**What you have to do**. Reproduce exactly the section that begins at the line containing "build_shelves(collection, sheet_material())" and ends at the line containing "bpy.context.scene.collection.objects.link(empty)", both lines included; omit all other lines.

#### Data segment ####

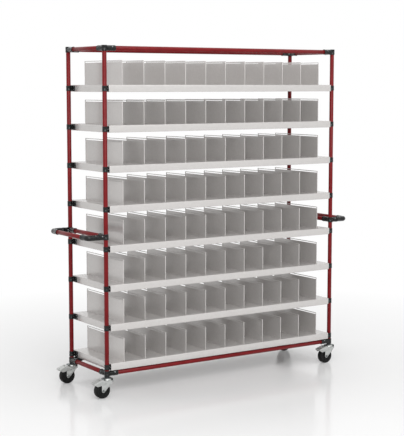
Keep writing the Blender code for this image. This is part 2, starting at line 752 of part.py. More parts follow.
def pedal():
    """Return the brake pedal: a channel with ears on the fork's pins and a shoe over the tread."""
    back = -HEAD_RADIUS - PLATE_SIDE_GAP - PLATE_SHEET - PEDAL_PLATE_GAP
    tip = -PEDAL_LENGTH
    top = PEDAL_TIP_HEIGHT + PEDAL_RISE
    bottom = top - PEDAL_SKIRT_DEPTH
    ear = []
    for angle in PEDAL_EAR_ANGLES:
        x = -PEDAL_PIN_BACK + PEDAL_EAR_RADIUS * cos(radians(angle))
        ear.append((x, PEDAL_PIN_HEIGHT + PEDAL_EAR_RADIUS * sin(radians(angle))))
    outline = [
        (tip, PEDAL_TIP_HEIGHT),
        (tip, PEDAL_TIP_HEIGHT - PEDAL_TIP_DEPTH),
        (tip + PEDAL_TIP_LENGTH, bottom),
        *ear,
        (back, top),
    ]
    item = plate(outline, PEDAL_OUTER)
    room = [
        (tip + PEDAL_SHEET, bottom - PEDAL_SKIRT_DEPTH),
        (0, bottom - PEDAL_SKIRT_DEPTH),
        (0, top + PEDAL_SKIRT_DEPTH),
        (back, top + PEDAL_SKIRT_DEPTH),
        (back, top - PEDAL_SHEET),
        (tip + PEDAL_SHEET, PEDAL_TIP_HEIGHT - PEDAL_SHEET),
    ]
    cut(item, plate(room, PEDAL_INNER))
    shoe_bottom = AXLE_HEIGHT + WHEEL_RADIUS + SHOE_GAP
    shoe_top = top - PEDAL_SHEET / 2
    slope = PEDAL_RISE / (back - tip)
    shoe = [
        (back, shoe_bottom),
        (back, shoe_top),
        (back - SHOE_LENGTH, shoe_top - SHOE_LENGTH * slope),
        (back - SHOE_LENGTH, shoe_bottom),
    ]
    join(item, plate(shoe, SHOE_WIDTH / 2))
    pin_start = Vector((-PEDAL_PIN_BACK, -PEDAL_OUTER - CUT_OVERRUN, PEDAL_PIN_HEIGHT))
    pin_length = 2 * (PEDAL_OUTER + CUT_OVERRUN)
    return cut(item, cylinder(PEDAL_PIN_RADIUS + RUNNING_GAP, pin_length, Y_AXIS, pin_start))


def stem():
    """Return the stem that plugs into an upright and carries the fork on its kingpin."""
    head_top = CROWN_BOTTOM - SEAT_GAP
    plug_radius = TUBE_RADIUS - TUBE_WALL - SEAT_GAP
    plug_top = FRAME_BOTTOM + STEM_PLUG_LENGTH
    profile = [
        (0, plug_top),
        (plug_radius, plug_top),
        (plug_radius, FLANGE_TOP),
        (STEM_FLANGE_RADIUS, FLANGE_TOP),
        (STEM_FLANGE_RADIUS, FLANGE_BOTTOM),
        (KINGPIN_RADIUS, FLANGE_BOTTOM),
        (KINGPIN_RADIUS, head_top),
        (KINGPIN_HEAD_RADIUS, head_top),
        (KINGPIN_HEAD_RADIUS, head_top - KINGPIN_HEAD_DEPTH),
        (0, head_top - KINGPIN_HEAD_DEPTH),
    ]
    return turned(profile, ROUND_SIDES)


def build_casters(collection):
    """Four casters: a stem in the upright, and on its kingpin the fork with axle, wheel and pedal."""
    zinc = zinc_material()
    dark = dark_steel_material()
    axle_offset = Vector((-CASTER_TRAIL, 0, AXLE_HEIGHT))
    pin_offset = Vector((-PEDAL_PIN_BACK, 0, PEDAL_PIN_HEIGHT))
    pedal_item = placed(pedal(), Matrix.Translation(-pin_offset))
    swivelling = {
        "fork": (finished(fork(), "fork", zinc), Vector((0, 0, 0))),
        "axle": (finished(axle(), "axle", zinc), axle_offset),
        "wheel": (finished(wheel(), "wheel", rubber_material()), axle_offset),
        "pedal": (finished(pedal_item, "pedal", zinc), pin_offset),
    }
    stem_mesh = finished(stem(), "stem", dark)
    for name_x, side_x in SIDES_X.items():
        for name_y, side_y in SIDES_Y.items():
            name = f"caster_{name_y}_{name_x}"
            foot = corner_point(side_x, side_y, 0)
            node(collection, f"{name}_stem", stem_mesh, foot)
            swivel = empty(collection, f"{name}_swivel", foot)
            for piece, (mesh, offset) in swivelling.items():
                node(collection, f"{name}_{piece}", mesh, foot + offset, parent=swivel)


def main():
    """Build the whole trolley."""
    clear_scene()
    collection = make_collection(COLLECTION_NAME)
    red = red_tube_material()
    black = joint_material()
    build_uprights(collection, red)
    build_rails(collection, red)
    build_corner_joints(collection, black)
    for name, side in SIDES_X.items():
        build_handle(collection, name, side, red, black)
    build_shelves(collection, sheet_material())
    build_casters(collection)


if __name__ == "__main__":
    main()
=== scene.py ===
import logging
from dataclasses import dataclass
from enum import Enum
from math import cos, pi, radians, sin
from typing import Sequence

import bmesh
import bpy
from mathutils import Matrix, Vector


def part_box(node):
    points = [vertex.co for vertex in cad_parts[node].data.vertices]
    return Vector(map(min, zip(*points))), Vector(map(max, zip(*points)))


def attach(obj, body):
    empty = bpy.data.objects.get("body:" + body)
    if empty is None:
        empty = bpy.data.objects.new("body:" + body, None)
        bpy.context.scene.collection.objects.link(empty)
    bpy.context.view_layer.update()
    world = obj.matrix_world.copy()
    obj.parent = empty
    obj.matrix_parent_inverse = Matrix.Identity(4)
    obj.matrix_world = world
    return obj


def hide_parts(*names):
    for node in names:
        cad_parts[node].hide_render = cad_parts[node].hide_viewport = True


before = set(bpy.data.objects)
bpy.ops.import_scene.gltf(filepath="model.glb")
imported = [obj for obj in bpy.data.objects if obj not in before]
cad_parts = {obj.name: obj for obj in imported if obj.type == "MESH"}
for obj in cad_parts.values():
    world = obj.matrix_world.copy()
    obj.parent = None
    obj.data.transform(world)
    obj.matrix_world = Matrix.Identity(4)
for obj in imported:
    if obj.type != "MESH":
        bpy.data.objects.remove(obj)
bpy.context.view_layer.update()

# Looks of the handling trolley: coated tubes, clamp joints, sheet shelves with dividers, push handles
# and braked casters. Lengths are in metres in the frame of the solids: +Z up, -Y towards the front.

LOG = logging.getLogger("trolley")
MM = 0.001
MERGE = 0.002 * MM
BMesh = bmesh.types.BMesh
Socket = bpy.types.NodeSocket
Span = tuple[float, float]
Outline = Sequence[Span]
QUARTER_X, QUARTER_Z = (Matrix.Rotation(pi / 2, 4, axis) for axis in "XZ")


class EndX(Enum):
    """The two short ends, by the sign of X."""

    LEFT = -1
    RIGHT = 1


class FaceY(Enum):
    """The two long faces, by the sign of Y."""

    FRONT = -1
    REAR = 1


class Level(Enum):
    """The two rings of tubes round the frame, by the height of their axes."""

    TOP = 2.183
    BASE = 0.1518


@dataclass(frozen=True)
class Rack:
    """The distances that the sub-assemblies share, from the solids."""

    half_length: float = 0.900
    half_depth: float = 0.2375
    tube_radius: float = 0.014
    collar_radius: float = 0.018
    sleeve_length: float = 0.075
    joint_height: float = 0.036
    foot: float = 0.1338
    shelf_count: int = 8
    first_shelf: float = 0.215
    shelf_pitch: float = 0.249
    shelf_lip: float = 0.044
    handle_height: float = 1.017
    handle_reach: float = 0.128

    def corner(self, end: EndX, face: FaceY, height: float = 0.0) -> Vector:
        """Return the point of an upright's axis at a height."""
        return Vector((end.value * self.half_length, face.value * self.half_depth, height))


RACK = Rack()
CORNERS = [(end, face) for end in EndX for face in FaceY]
X, Y, Z = Vector((1, 0, 0)), Vector((0, 1, 0)), Vector((0, 0, 1))


def corner_name(end: EndX, face: FaceY) -> str:
    """Return a corner's words as the node names have them."""
    return f"{face.name.lower()}_{end.name.lower()}"


# Mesh tools


def put_right(bm: BMesh) -> BMesh:
    """Merge doubles and turn the faces outwards.

    Args:
        bm: the mesh, changed in place.

    Returns:
        The same mesh.
    """
    bmesh.ops.remove_doubles(bm, verts=bm.verts, dist=MERGE)
    bmesh.ops.recalc_face_normals(bm, faces=bm.faces)
    return bm


def only(kind: type, items: Sequence[object]) -> list:
    """Return the items of one kind out of those that a mesh operator made."""
    return [item for item in items if isinstance(item, kind)]


def line(radius: float, height: float, *points: Span) -> list[Span]:
    """Return points that are given in millimetres from a place at a radius and a height."""
    return [(radius + out * MM, height + up * MM) for out, up in points]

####

**Answer to this exercise**.
    build_shelves(collection, sheet_material())
    build_casters(collection)


if __name__ == "__main__":
    main()
=== scene.py ===
import logging
from dataclasses import dataclass
from enum import Enum
from math import cos, pi, radians, sin
from typing import Sequence

import bmesh
import bpy
from mathutils import Matrix, Vector


def part_box(node):
    points = [vertex.co for vertex in cad_parts[node].data.vertices]
    return Vector(map(min, zip(*points))), Vector(map(max, zip(*points)))


def attach(obj, body):
    empty = bpy.data.objects.get("body:" + body)
    if empty is None:
        empty = bpy.data.objects.new("body:" + body, None)
        bpy.context.scene.collection.objects.link(empty)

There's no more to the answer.